Start Supplied data
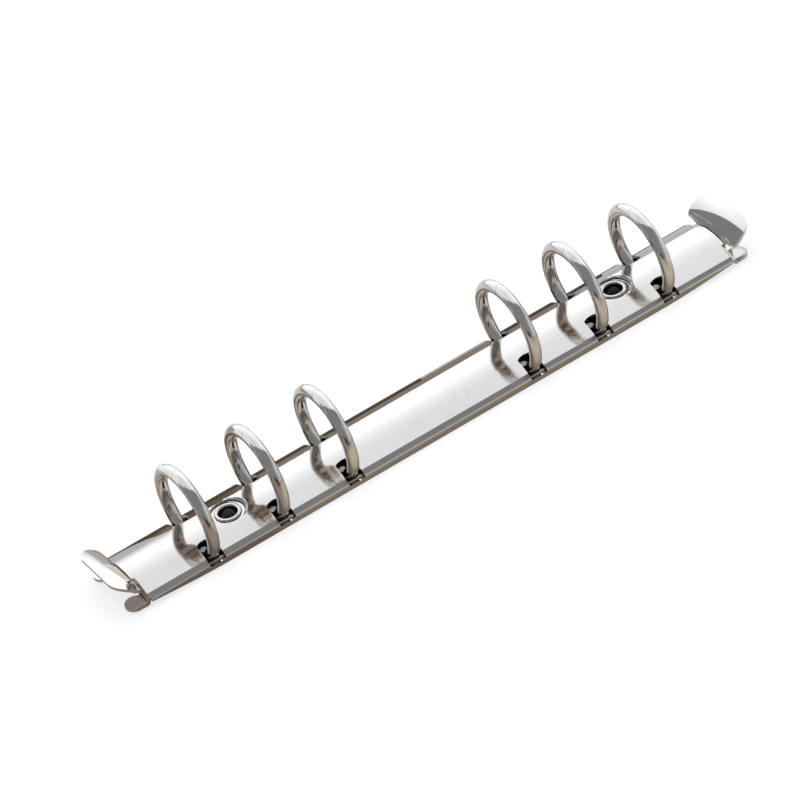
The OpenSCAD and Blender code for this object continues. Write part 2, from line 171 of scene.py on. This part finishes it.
# Cards round the part. A corner is its azimuth in degrees, where 0 is the far side and
# 90 the right, then its distance from the middle and its height in mm.
DARK_FLOOR = ((-166, 110, -0.006), (-128, 110, -0.006), (-128, 300, -0.006),
              (-166, 300, -0.006))
DARK_FLOOR_COLOUR = (0.05, 0.042, 0.036)
DARK_STAND = ((-168, 300, 0), (-128, 300, 0), (-128, 300, 48), (-168, 300, 40))
DARK_STAND_COLOUR = (0.05, 0.042, 0.038)
HORIZON_STRIP = ((-5, 300, 0), (70, 300, 0), (70, 300, 13), (-5, 300, 13))
HORIZON_COLOUR = (0.10, 0.075, 0.055)


# Camera ----------------------------------------------------------------------

def make_camera():
    azimuth, elevation, roll = (
        math.radians(a) for a in (CAMERA_AZIMUTH, CAMERA_ELEVATION, CAMERA_ROLL)
    )
    back = Vector((
        math.sin(azimuth) * math.cos(elevation),
        -math.cos(azimuth) * math.cos(elevation),
        math.sin(elevation),
    ))
    level = Vector((math.cos(azimuth), math.sin(azimuth), 0.0))
    upright = back.cross(level)
    right = math.cos(roll) * level + math.sin(roll) * upright
    up = -math.sin(roll) * level + math.cos(roll) * upright

    data = bpy.data.cameras.new("camera")
    data.sensor_width = SENSOR_WIDTH
    data.lens = CAMERA_FOCAL_PIXELS * SENSOR_WIDTH / PICTURE_WIDTH
    data.clip_start, data.clip_end = CAMERA_CLIP
    camera = bpy.data.objects.new("camera", data)
    bpy.context.scene.collection.objects.link(camera)
    place = Vector(CAMERA_AIM) + CAMERA_DISTANCE * back
    place += CAMERA_SHIFT[0] * right + CAMERA_SHIFT[1] * up
    camera.matrix_world = Matrix.Translation(place * MM) @ Matrix(
        (right, up, back)
    ).transposed().to_4x4()
    bpy.context.scene.camera = camera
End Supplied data
**Task brief**
In the lines above, find each one with "scene" and list it.

**Result for this task**
The OpenSCAD and Blender code for this object continues. Write part 2, from line 171 of scene.py on. This part finishes it.
    bpy.context.scene.collection.objects.link(camera)
    bpy.context.scene.camera = camera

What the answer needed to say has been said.